Say you invest £10,000 as a lumpsum, expecting 8% annual returns, for 15 years. The calculator estimates a maturity value of roughly £31,700 — meaning your original £10,000 more than triples, with about £21,700 coming purely from compounding. Notice that none of that growth required adding any more money — it's the same £10,000, just given time to work.

💡 Try this in the calculator: Run the same £10,000 at 8% for 10 years, then for 20 years. The 20-year result isn't just double the 10-year result — it's considerably more, because the growth compounds on itself. This is the entire argument for investing early rather than waiting for "more money" to invest later.

Lumpsum vs SIP — Which Is Better?

This depends on what you actually have available. If you genuinely have a lumpsum sitting in a low-interest savings account doing very little, investing it now generally gives more time for compounding than spreading it out over months. However, a lumpsum invested right before a market downturn will feel that downturn on the full amount immediately — whereas a SIP would have caught some of that downturn at lower prices too.

There's no universally "correct" answer — it's a trade-off between time-in-market (favouring lumpsum) and risk-smoothing (favouring SIP). Some people split the difference: invest part as a lumpsum immediately, and drip-feed the rest via SIP over 6-12 months. If you're deciding between the two, our SIP Calculator lets you compare the regular-contribution approach side by side.

✅ A useful comparison: Try entering the same total amount into both this Lumpsum Calculator and the SIP Calculator (as a monthly amount × months = your total). Comparing the two results side by side — for the same total invested over the same period — shows you the actual numerical difference between the two approaches for your specific numbers.

Frequently Asked Questions

Is a lumpsum investment riskier than a SIP?

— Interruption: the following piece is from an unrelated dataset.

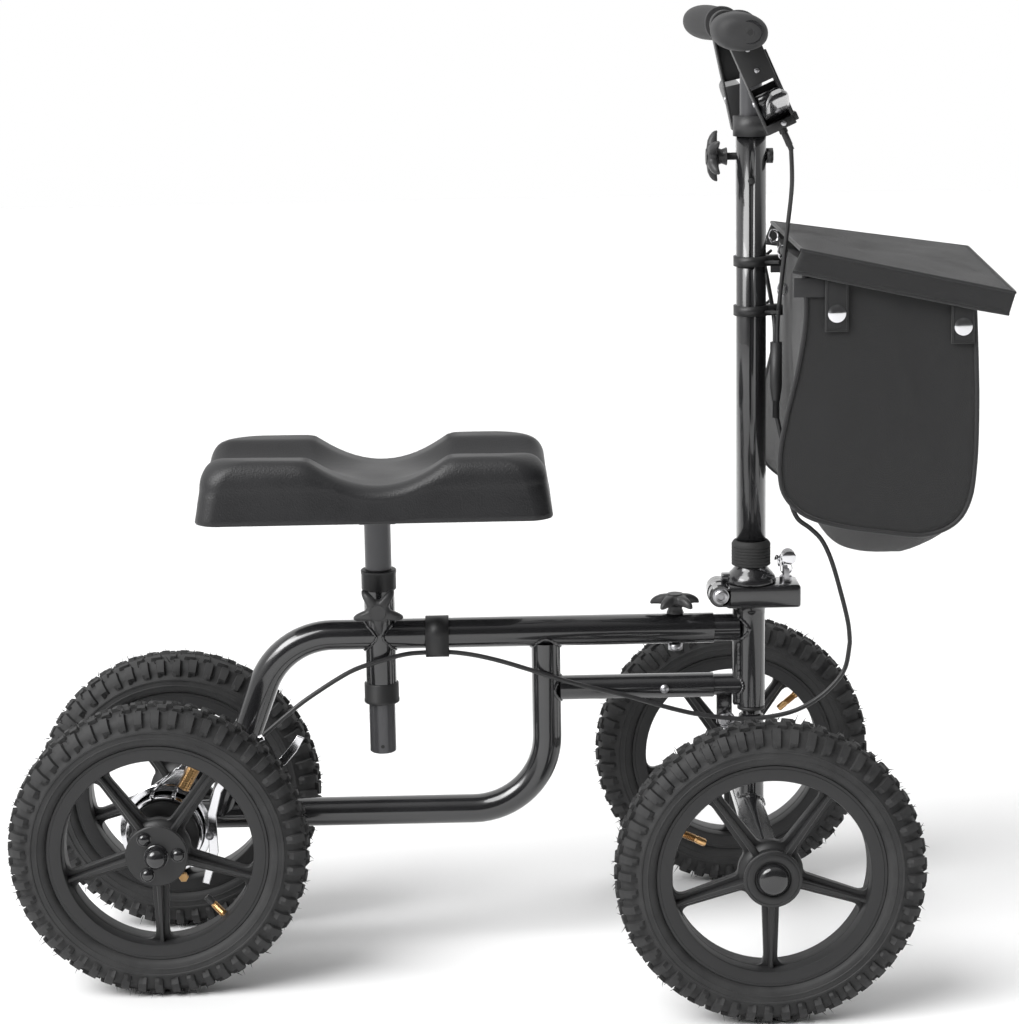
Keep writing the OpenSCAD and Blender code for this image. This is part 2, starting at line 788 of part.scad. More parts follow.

It can feel riskier in the short term because the entire amount is exposed to market movements from day one — if there's a downturn shortly after investing, the full amount is affected. A SIP spreads that risk over time, since later contributions buy in at different prices. Over very long timeframes, the difference matters less, since both approaches are subject to the same long-term market trend either way.

What return rate should I use for a realistic estimate?

For diversified equity index funds, long-term historical averages typically fall somewhere in the 6-10% range annually, though this varies by market and time period — and past performance never guarantees future returns. For more conservative portfolios with bonds, 3-5% is more realistic. Running the calculation at two or three different rates gives you a range rather than relying on a single optimistic number.

Does this calculator account for inflation or taxes?

No — this shows the nominal maturity value based purely on your inputs. The actual purchasing power of that amount in the future will be lower due to inflation, and any gains may be subject to capital gains tax depending on your country and account type (e.g., ISAs in the UK are typically tax-free). Use our Inflation Calculator alongside this one for a fuller picture.

Can I add more money later if I start with a lumpsum?

Absolutely — many investors start with a lumpsum and then add regular contributions afterward, effectively combining both approaches. This calculator models the initial lumpsum only; for ongoing additional contributions, the SIP Calculator or Step-up SIP Calculator can model the recurring portion separately.

Why does the same percentage return produce more growth in later years?

Because compound interest is calculated on the total balance, not just the original amount. Each year's gain becomes part of the base for the next year's gain. Over long periods, this means the absolute pound or dollar growth in year 20 is typically much larger than in year 1, even though the percentage rate hasn't changed — it's simply being applied to a much larger number.